-- start Given data --
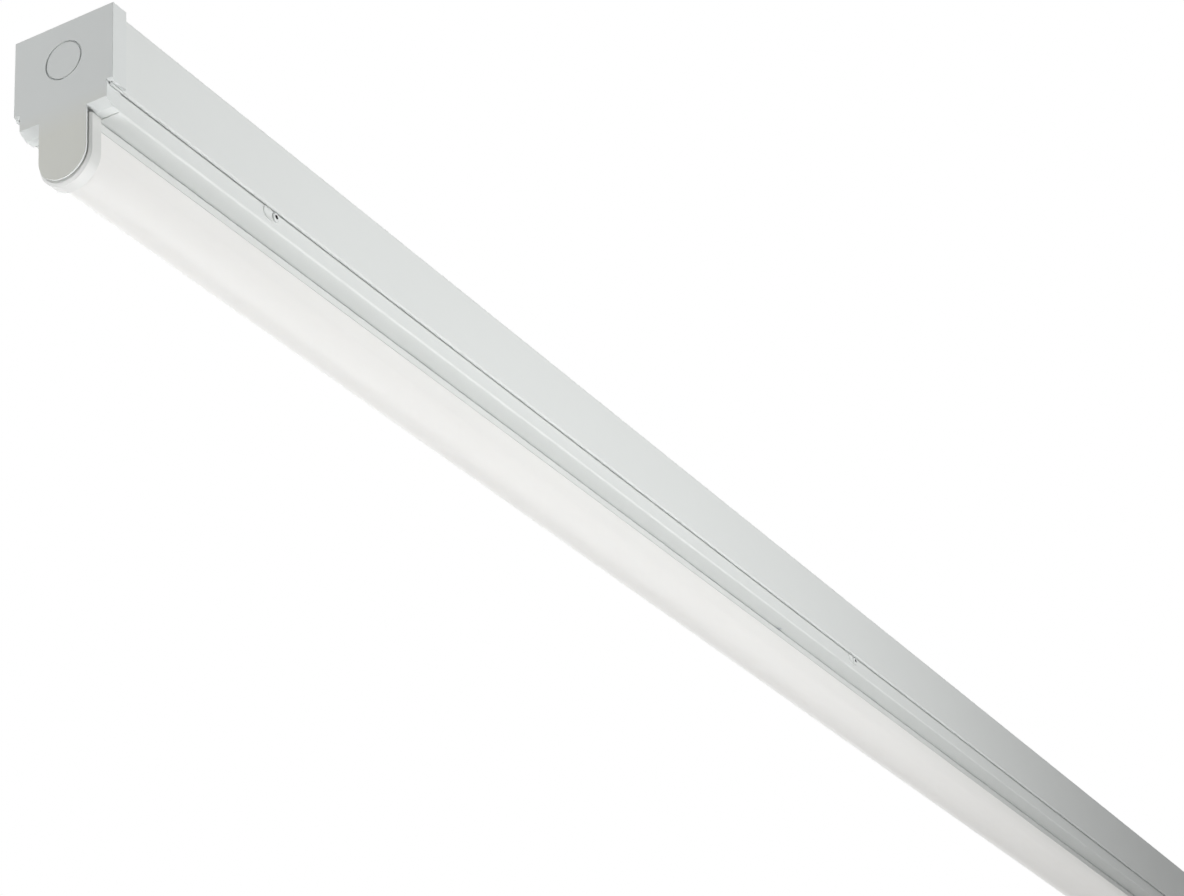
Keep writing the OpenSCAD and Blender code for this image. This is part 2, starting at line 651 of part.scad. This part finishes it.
// Terminals at both ends of the driver, each with its wire entries and test slots
module driver_terminals() color([0.9, 0.9, 0.88]) for (far = [false, true])
    translate([far ? driver_end_x : driver_x, 0, 0]) mirror([far ? 0 : 1, 0, 0]) difference() {
        box([0, -driver_terminal_w / 2, sheet_z], [driver_terminal_len, driver_terminal_w / 2,
            sheet_z + driver_terminal_h]);
        for (y = [-4, 4]) box([4, y - 1.2, sheet_z + driver_terminal_h - 2.5],
            [9, y + 1.2, sheet_z + driver_terminal_h + 1]);
    }

module gear_screws() color(steel) gear_screw_places() translate([0, 0, tray_floor_z + lug_h]) {
    pan_head(2 * gear_screw_head_r, gear_screw_head_h, gear_screw_head_r);
    translate([0, 0, screw_tip - lug_h - tray_t]) cylinder(h = lug_h + tray_t, r = gear_screw_r);
}

module insulating_sheet() color([0.85, 0.88, 0.9])
    box([driver_x, -driver_w / 2 - 1, tray_floor_z], [driver_end_x, driver_w / 2 + 1, sheet_z]);

// Plug on the tray, whose blades reach up into the terminal block while the tray is closed
module plug_body() color([0.9, 0.9, 0.86]) difference() {
    union() {
        box([blade_x - plug_len / 2, -plug_w / 2, tray_floor_z],
            [blade_x + plug_len / 2, plug_w / 2, plug_top_z]);
        box([blade_x - plug_foot_len / 2, -plug_w / 2, tray_floor_z],
            [blade_x + plug_foot_len / 2, plug_w / 2, tray_floor_z + plug_foot_h]);
    }
    gear_screw_places() translate([0, 0, tray_floor_z - 1])
        cylinder(h = plug_foot_h + 2, r = gear_screw_r + shank_gap);
    for (s = [-1, 1]) box([blade_x + s * plug_len / 2 - 1, -plug_w / 2 + 3, plug_top_z - 14],
        [blade_x + s * plug_len / 2 + 1, plug_w / 2 - 3, plug_top_z - 5]);
}

module plug_blades() color("goldenrod") for (y = pole_ys)
    translate([blade_x, y, plug_top_z - 0.3]) rotate([90, 0, 0]) translate([0, 0, -blade_t / 2])
        linear_extrude(blade_t) polygon([[-blade_w / 2, 0], [blade_w / 2, 0],
            [blade_w / 2, blade_len - 0.7], [blade_w / 2 - 1, blade_len + 0.3],
            [1 - blade_w / 2, blade_len + 0.3], [-blade_w / 2, blade_len - 0.7]]);

module mains_leads() color([0.35, 0.25, 0.2]) for (side = [-1, 1]) tube(mains_route(side), lead_d, 4);

// Earth lead with the tag that the nut holds down
module earth_lead() color([0.3, 0.55, 0.2]) {
    tube(earth_route, lead_d, 5);
    difference() {
        translate([0, 0, tray_floor_z]) union() {
            translate([earth_x, earth_y, 0]) cylinder(h = tag_t, r = tag_r);
            box([earth_x, earth_y - lead_d / 2, 0], [earth_x + tag_r + 3, earth_y + lead_d / 2, tag_t]);
        }
        translate([earth_x, earth_y, tray_floor_z - 1]) cylinder(h = tag_t + 2, r = earth_r + shank_gap);
    }
}

// Stud with a thin clinched head, flush in the tray's floor
module earth_stud() color(steel) translate([earth_x, earth_y, tray_under_z + 0.05])
    cylinder(h = tray_t + earth_h, r = earth_r);

module earth_nut() color(steel) translate([earth_x, earth_y, tray_floor_z + tag_t]) difference() {
    cylinder(h = earth_nut_h, r = earth_nut_r, $fn = 6);
    translate([0, 0, -1]) cylinder(h = earth_nut_h + 2, r = earth_r + 0.05);
}

module led_leads() color([0.75, 0.15, 0.12]) for (side = [-1, 1]) tube(led_route(side), led_lead_d, 3);

// Rubber ring that guards the LED leads where they pass the tray and the rail
module lead_grommet() color([0.12, 0.12, 0.12]) translate([feed_x, 0, 0]) rotate_extrude() polygon([
    [feed_bore_r, web_under_z - 1], [feed_flange_r, web_under_z - 1], [feed_flange_r, web_under_z],
    [feed_hole_r - 0.05, web_under_z], [feed_hole_r - 0.05, tray_floor_z], [feed_flange_r, tray_floor_z],
    [feed_flange_r, tray_floor_z + 1], [feed_bore_r, tray_floor_z + 1]]);

// Opal diffuser: straight sides, a round underside, and two legs that grip inside the rail
module diffuser() color([0.97, 0.97, 0.95]) run(-diffuser_end_x, diffuser_end_x) {
    leg_out = rail_w / 2 - rail_t - seat_gap;
    difference() {
        u_outline(rail_w / 2, diffuser_top_z, round_z);
        u_outline(rail_w / 2 - diffuser_t, diffuser_top_z - diffuser_t, round_z);
        translate([diffuser_t - leg_out, diffuser_top_z - diffuser_t - 1])
            square([2 * (leg_out - diffuser_t), diffuser_t + 2]);
    }
    for (y = [-leg_out, leg_out - diffuser_t])
        translate([y, diffuser_top_z - diffuser_t]) square([diffuser_t, diffuser_t + leg_h]);
}

// Round-ended cup that closes the diffuser, drawn for the near end
module diffuser_end(far) at_end(far) {
    half_out = rail_w / 2 + seat_gap + closure_rim;
    half_front = half_out - closure_bevel;
    len = closure_t + closure_depth;
    top = band_rear_z - slide_gap;
    x0 = end_x - closure_x;
    difference() {
        translate([x0, 0, round_z - closure_sag]) {
            rotate([0, 90, 0]) cylinder(h = closure_bevel, r1 = half_front, r2 = half_out, $fn = 96);
            translate([closure_bevel, 0, 0]) rotate([0, 90, 0])
                cylinder(h = len - closure_bevel, r = half_out, $fn = 96);
            linear_extrude(top - round_z + closure_sag) polygon([[0, -half_front], [closure_bevel, -half_out],
                [len, -half_out], [len, half_out], [closure_bevel, half_out], [0, half_front]]);
        }
        run(x0 + closure_t, x0 + len + 1) u_outline(rail_w / 2 + seat_gap, top + 1, round_z);
    }
}
module diffuser_end_near() color(white) diffuser_end(false);
module diffuser_end_far() color(white) diffuser_end(true);

// End cap, drawn for the near end: a block round the spine, a band under the tray's end, a
// round-ended tongue over the diffuser's end, and two ribs that grip inside the spine
module end_cap(far) at_end(far) {
    inner_w = cap_w - 2 * cap_wall;
    inner_band = band_w - 2 * cap_wall;
    top_z = spine_top_z + slide_gap;
    rib_y = spine_w / 2 - spine_t - seat_gap;
    rib_t = 1.4;
    rib_h = 12;
    rib_low_z = flange_top_z + 5;
    seat_x = knockout_t + 0.1;
    difference() {
        union() {
            difference() {
                across(cap_w) polygon([[0, 0], [cap_depth, 0], [cap_depth, block_rear_z],
                    [block_bevel, block_rear_z], [0, block_low_z]]);
                box([cap_wall, -inner_w / 2, block_rear_z - 1], [cap_depth + 1, inner_w / 2, top_z]);
            }
            difference() {
                across(band_w) polygon([[0, block_low_z + 1], [cap_depth, block_low_z + 1],
                    [cap_depth, band_rear_z], [band_bevel, band_rear_z], [0, band_low_z]]);
                across(inner_band) polygon([[cap_wall, block_low_z + 2], [cap_depth + 1, block_low_z + 2],
                    [cap_depth + 1, band_rear_z + 1.2], [band_bevel + 0.4, band_rear_z + 1.2],
                    [cap_wall, band_low_z + 0.8]]);
            }
            run(0, tongue_t) u_outline(tongue_w / 2, band_low_z + 1, tongue_low_z + tongue_w / 2);
            for (s = [0, 1]) mirror([0, s, 0])
                box([cap_wall - 0.5, rib_y - rib_t, rib_low_z],
                    [cap_depth + spigot_len, rib_y, rib_low_z + rib_h]);
        }
        translate([-1, 0, -knockout_drop]) rotate([0, 90, 0])
            cylinder(h = 1 + seat_x, r = knockout_d / 2 + knockout_groove);
        translate([0, 0, -knockout_drop]) rotate([0, 90, 0])
            cylinder(h = cap_wall + 1, r = knockout_d / 2 - 0.5);
    }
}
module end_cap_near() color([0.86, 0.88, 0.88]) end_cap(false);
module end_cap_far() color([0.86, 0.88, 0.88]) end_cap(true);

// Disc that is pushed out for a conduit
module knockout(far) at_end(far) translate([0.1, 0, -knockout_drop]) rotate([0, 90, 0])
    cylinder(h = knockout_t, d = knockout_d);
module knockout_near() color([0.84, 0.86, 0.86]) knockout(false);
module knockout_far() color([0.84, 0.86, 0.86]) knockout(true);

spine_channel();
tray_hangers();
terminal_block();
terminal_screws();
terminal_rivets();
entry_grommet();
entry_blanks();
gear_tray();
tray_screws();
tray_nuts();
led_rail();
rail_rivets();
led_boards();
led_packages();
board_screws();
board_links();
board_feed();
driver_case();
driver_cover();
driver_terminals();
gear_screws();
insulating_sheet();
plug_body();
plug_blades();
mains_leads();
earth_lead();
earth_stud();
earth_nut();
led_leads();
lead_grommet();
diffuser();
diffuser_end_near();
diffuser_end_far();
end_cap_near();
end_cap_far();
knockout_near();
knockout_far();
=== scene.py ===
"""Linear batten light, seen from below and from one end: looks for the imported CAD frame."""

import bpy
from mathutils import Matrix, Vector


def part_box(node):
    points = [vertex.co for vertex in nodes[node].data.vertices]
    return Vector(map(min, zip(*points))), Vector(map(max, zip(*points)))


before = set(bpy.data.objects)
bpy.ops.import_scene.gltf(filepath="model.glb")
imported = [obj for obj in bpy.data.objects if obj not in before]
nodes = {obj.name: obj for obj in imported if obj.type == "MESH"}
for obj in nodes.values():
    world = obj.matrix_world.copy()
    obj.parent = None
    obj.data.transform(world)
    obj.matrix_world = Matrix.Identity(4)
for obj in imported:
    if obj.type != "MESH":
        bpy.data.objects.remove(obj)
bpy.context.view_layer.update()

# Camera, fitted to the photograph
CAM_AT = (-1.74407, -0.70346, -0.83070)
CAM_RIGHT = (0.48373, -0.87178, -0.07749)
CAM_DOWN = (0.37384, 0.28586, -0.88234)
CAM_FORWARD = (0.79136, 0.39785, 0.46418)
CAM_LENS = 83.43
SENSOR = 36.0
CLIP_NEAR = 0.02
CLIP_FAR = 300.0


def add_camera():
    data = bpy.data.cameras.new("camera")
    data.sensor_fit = "HORIZONTAL"
    data.sensor_width = SENSOR
    data.lens = CAM_LENS
    data.clip_start = CLIP_NEAR
    data.clip_end = CLIP_FAR
    cam = bpy.data.objects.new("camera", data)
    bpy.context.scene.collection.objects.link(cam)
    right, down, forward = Vector(CAM_RIGHT), Vector(CAM_DOWN), Vector(CAM_FORWARD)
    turn = Matrix((right, -down, -forward)).transposed().to_4x4()
    cam.matrix_world = Matrix.Translation(CAM_AT) @ turn
    bpy.context.scene.camera = cam


add_camera()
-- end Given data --
* **Stated problem**:
Return nothing but the lines running from the line with "spine_channel();" through the line with "in imported if", exactly as they appear.

* **Output for this task**:
spine_channel();
tray_hangers();
terminal_block();
terminal_screws();
terminal_rivets();
entry_grommet();
entry_blanks();
gear_tray();
tray_screws();
tray_nuts();
led_rail();
rail_rivets();
led_boards();
led_packages();
board_screws();
board_links();
board_feed();
driver_case();
driver_cover();
driver_terminals();
gear_screws();
insulating_sheet();
plug_body();
plug_blades();
mains_leads();
earth_lead();
earth_stud();
earth_nut();
led_leads();
lead_grommet();
diffuser();
diffuser_end_near();
diffuser_end_far();
end_cap_near();
end_cap_far();
knockout_near();
knockout_far();
=== scene.py ===
"""Linear batten light, seen from below and from one end: looks for the imported CAD frame."""

import bpy
from mathutils import Matrix, Vector


def part_box(node):
    points = [vertex.co for vertex in nodes[node].data.vertices]
    return Vector(map(min, zip(*points))), Vector(map(max, zip(*points)))


before = set(bpy.data.objects)
bpy.ops.import_scene.gltf(filepath="model.glb")
imported = [obj for obj in bpy.data.objects if obj not in before]
nodes = {obj.name: obj for obj in imported if obj.type == "MESH"}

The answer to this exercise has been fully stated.